人材教育 The Movie ~映画でわかる世界と人~ 第50回 「アメイジング・グレイス」川西玲子氏 時事・映画評論家
「アメイジング・グレイス」
2006年 イギリス 監督:マイケル・アプテッド
日本のドラマ『白い巨塔』の主題歌にもなった讃美歌『アメイジング・グレイス』の歌詞は、奴隷船の元船長が改心して牧師となり、過去を悔いてつくったものである。アメリカの奴隷制度が、南北戦争を経て1865年に廃止されたことは有名だが、イギリスではそれに先んじて1833年に奴隷制度が廃止されていた。

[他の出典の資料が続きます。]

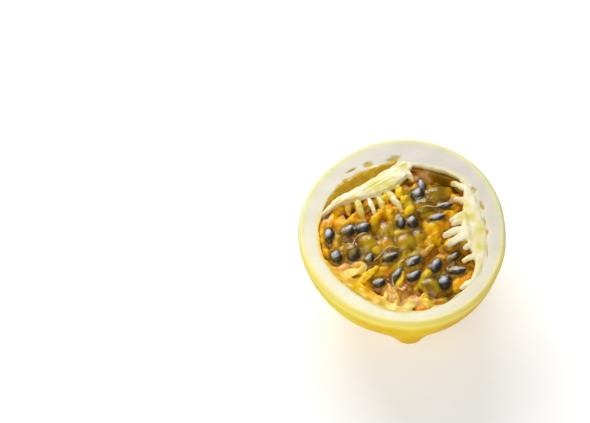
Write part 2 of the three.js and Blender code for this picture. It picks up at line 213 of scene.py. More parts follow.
def rind_rings():
    """The shell's rings with the zone of each. The edge's round is skin up to SKIN_TURN radians."""
    azimuth = np.linspace(0, 2 * math.pi, AROUND, endpoint=False)
    flat_edge = math.asin(RIM / FRUIT_DEPTH)
    found = [("skin", np.array([[0.0, 0.0, 0.0]]))]
    for share in (0.25, 0.5, 0.75):
        found.append(("skin", outer_ring(azimuth, share * math.cos(flat_edge), 0.0)))
    for under in np.linspace(flat_edge, 0.06, RING_COUNTS["outside"]):
        found.append(("skin", outer_ring(azimuth, math.cos(under), RIM - FRUIT_DEPTH * math.sin(under))))
    edge = EDGE_ROUND / HALF_WIDTH
    for turn in np.linspace(0.1, math.pi / 2, RING_COUNTS["edge"]):
        radius = 1 - edge * (1 - math.cos(turn)) * EDGE_FULLNESS
        ring = outer_ring(azimuth, radius, RIM - EDGE_ROUND * (1 - math.sin(turn)))
        found.append(("skin" if turn < SKIN_TURN else "pith", ring))
    outer, inner = found[-1][1], cavity_ring(azimuth, 1.0, RIM)
    for share in np.linspace(0, 1, RING_COUNTS["cut face"] + 1)[1:]:
        found.append(("pith", outer * (1 - share) + inner * share))
    for turn in np.linspace(0.25, math.pi / 2, RING_COUNTS["lip"]):
        height = RIM - LIP["drop"] * (1 - math.cos(turn)) - LIP["start"]
        found.append(("lining", cavity_ring(azimuth, 1 - LIP["inward"] * math.sin(turn), height)))
    wall_top = LIP["start"] + LIP["drop"]
    for under in np.linspace(0.05, math.pi / 2, RING_COUNTS["wall"] + 1)[:-1]:
        height = RIM - wall_top - (CAVITY["depth"] - wall_top) * math.sin(under)
        found.append(("lining", cavity_ring(azimuth, (1 - LIP["inward"]) * math.cos(under), height)))
    found.append(("lining", np.array([[CAVITY["x"], CAVITY["y"], RIM - CAVITY["depth"]]])))
    return zip(*found)


ring_zones, rings = rind_rings()
rind_points, rind_faces, rind_rows = closed_rings(rings)
print("the rind has", len(rings), "rings and", len(rind_points), "points")

# %% [markdown]
# The nub is a low round mound with a small pit where the flower broke off. An air pocket is a short
# ragged pit in the cut face. Both could be cut or joined with a Boolean. As formulas they only say how
# far each point moves, and the mesh stays even.

# %% Nub and air pockets
def along_across(points, heading, middle=(0, 0)):
    """How far points lie from a middle along a heading in degrees, and across it."""
    turn = math.radians(heading)
    x, y = points[:, 0] - middle[0], points[:, 1] - middle[1]
    return x * math.cos(turn) + y * math.sin(turn), y * math.cos(turn) - x * math.sin(turn)


def nub_mound(points):
    """The way that the nub lifts points, how far, and how far they lie from its middle."""
    azimuth, drop = math.radians(NUB["azimuth"]), math.radians(NUB["drop"])
    way = np.array([math.cos(azimuth) * math.cos(drop), math.sin(azimuth) * math.cos(drop), -math.sin(drop)])
    reach = 1 / np.linalg.norm(way / (HALF_WIDTH, HALF_LENGTH, FRUIT_DEPTH))
    away = np.linalg.norm(points - (way * reach + (0, 0, RIM)), axis=1)
    mound = np.exp(-((away / NUB["radius"]) ** 3))
    pit = np.exp(-((away / NUB["pit_radius"]) ** 2))
    return way, NUB["height"] * mound - NUB["pit_depth"] * pit, away


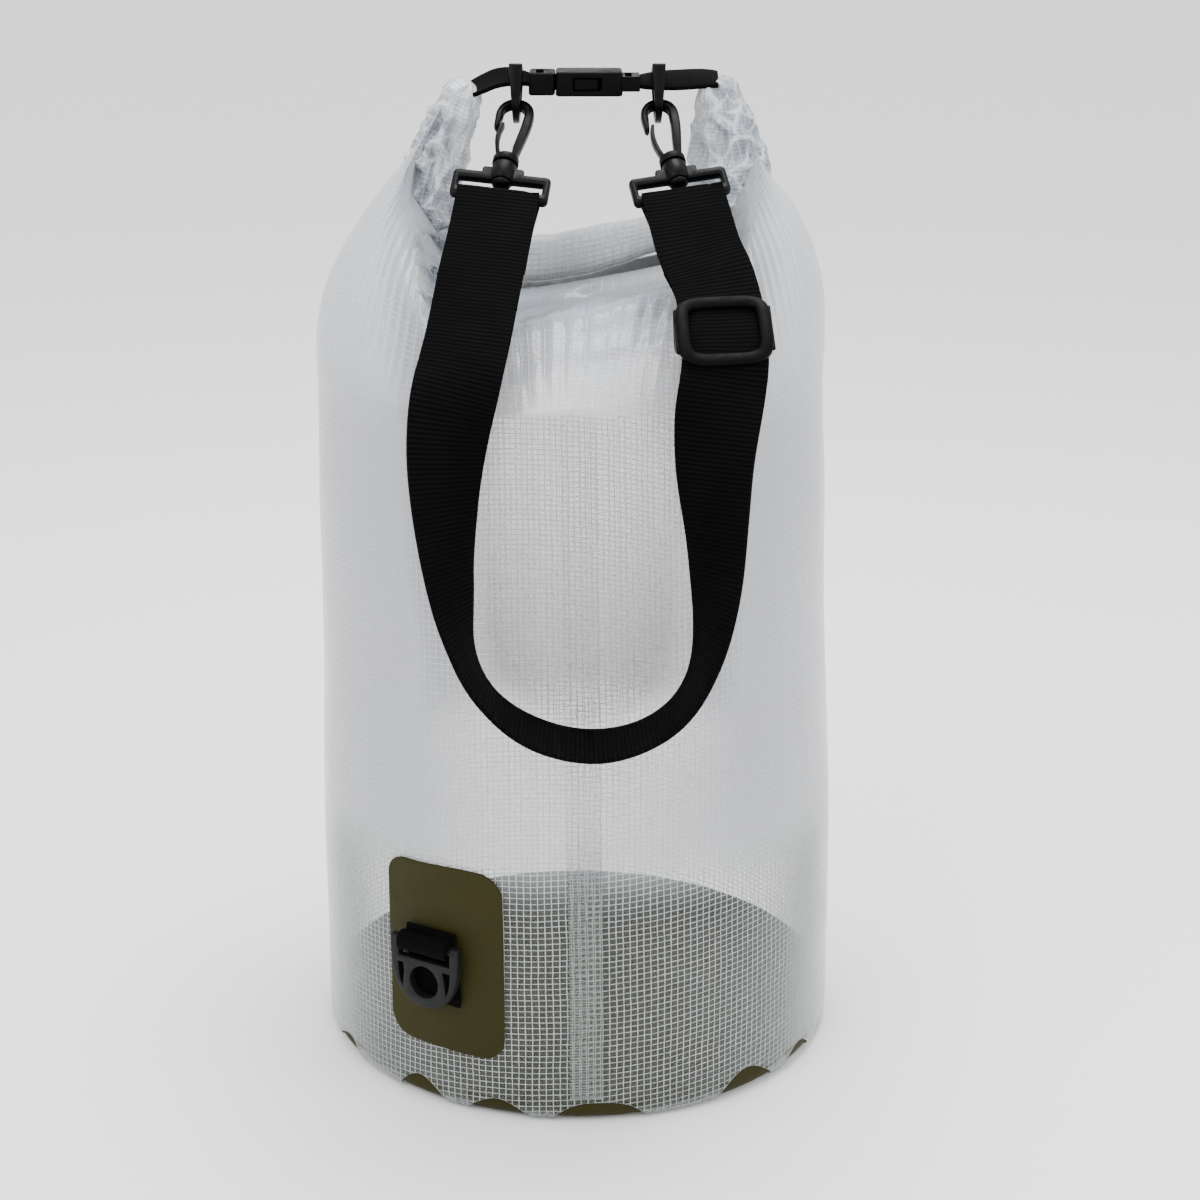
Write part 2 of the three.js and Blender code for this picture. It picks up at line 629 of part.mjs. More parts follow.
function addLug() {
  addPart("ring_patch", ringPatch(), "olive");
  const lug = new THREE.Group();
  lug.rotation.z = LUG.angle;
  addPart("patch_webbing", patchWebbing(), "webbing", lug);
  addPart("patch_ring", patchRing(), "plastic", lug);
  bag.add(lug);
}

addBag();
addClosure();
addShoulderStrap();
addLug();

export default bag;
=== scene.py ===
import math

import bpy
from mathutils import Euler, Matrix, Vector, noise


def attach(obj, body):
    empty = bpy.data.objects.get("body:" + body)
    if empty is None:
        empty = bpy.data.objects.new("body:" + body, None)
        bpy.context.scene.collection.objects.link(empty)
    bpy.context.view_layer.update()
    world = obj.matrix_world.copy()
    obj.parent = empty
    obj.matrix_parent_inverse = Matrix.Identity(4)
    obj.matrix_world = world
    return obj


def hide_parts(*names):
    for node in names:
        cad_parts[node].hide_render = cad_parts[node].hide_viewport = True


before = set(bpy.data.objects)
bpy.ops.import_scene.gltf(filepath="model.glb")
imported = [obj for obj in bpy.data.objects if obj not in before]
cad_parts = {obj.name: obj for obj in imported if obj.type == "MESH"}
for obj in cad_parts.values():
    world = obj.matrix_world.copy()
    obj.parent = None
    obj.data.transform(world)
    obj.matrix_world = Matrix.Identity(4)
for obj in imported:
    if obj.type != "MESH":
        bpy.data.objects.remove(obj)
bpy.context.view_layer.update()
mm = 0.001


# Small helpers for pieces.

def clearSelection():
    if bpy.context.mode != "OBJECT":
        bpy.ops.object.mode_set(mode="OBJECT")
    bpy.ops.object.select_all(action="DESELECT")


def makeActive(piece):
    clearSelection()
    piece.select_set(True)
    bpy.context.view_layer.objects.active = piece


def bake(piece, kind, **settings):
    makeActive(piece)
    modifier = piece.modifiers.new(kind.lower(), kind)
    for key, setting in settings.items():
        setattr(modifier, key, setting)
    bpy.ops.object.modifier_apply(modifier=modifier.name)


def roundEdges(piece, width, degrees):
    bake(piece, "BEVEL", width=width, segments=2, limit_method="ANGLE", angle_limit=math.radians(degrees))


def smooth(piece, degrees=40):
    makeActive(piece)
    bpy.ops.object.shade_smooth_by_angle(angle=math.radians(degrees))


def smoothAll(piece):
    makeActive(piece)
    bpy.ops.object.shade_smooth()


def dress(piece, *materials):
    piece.data.materials.clear()
    for material in materials:
        piece.data.materials.append(material)


def hang(piece, body, stoodFor, slot):
    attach(piece, body)
    if stoodFor:
        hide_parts(*stoodFor)
    return piece


def blendValue(a, b, share):
    return a + (b - a) * share


def ease(low, high, x):
    share = min(max((x - low) / (high - low), 0), 1)
    return share * share * (3 - 2 * share)


# A flat grid laid out over a surface: put(u, v) gives the point and its place on the cloth in metres.
def drapeGrid(name, columns, rows, put):
    clearSelection()
    bpy.ops.mesh.primitive_grid_add(x_subdivisions=columns, y_subdivisions=rows, size=2)
    piece = bpy.context.object
    piece.name = name
    mesh = piece.data
    placed = [put((v.co.x + 1) / 2, (v.co.y + 1) / 2) for v in mesh.vertices]
    cloth = mesh.uv_layers.active or mesh.uv_layers.new(name="UVMap")
    cloth.name = "cloth"
    for loop in mesh.loops:
        cloth.data[loop.index].uv = placed[loop.vertex_index][1]
    for vertex, (point, _) in zip(mesh.vertices, placed):
        vertex.co = point
    return piece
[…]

大英帝国の繁栄は、奴隷貿易に支えられるところが大きかった。この映画は、奴隷貿易廃止を社会運動から政治のテーマに引き上げ、少数の仲間と議会を舞台に奮闘を続けた、ウィリアム・ウィルバーフォースの姿を描いたものだ。
背景に濃く流れるキリスト教精神や霊的体験など、日本人には分かりにくい面もある。だが改革者の歩む困難な道や、試行錯誤を繰り返す粘り強い努力、障壁を突破するために繰り出す奇策など、仕事をしていくうえで参考になる点が多い佳作である。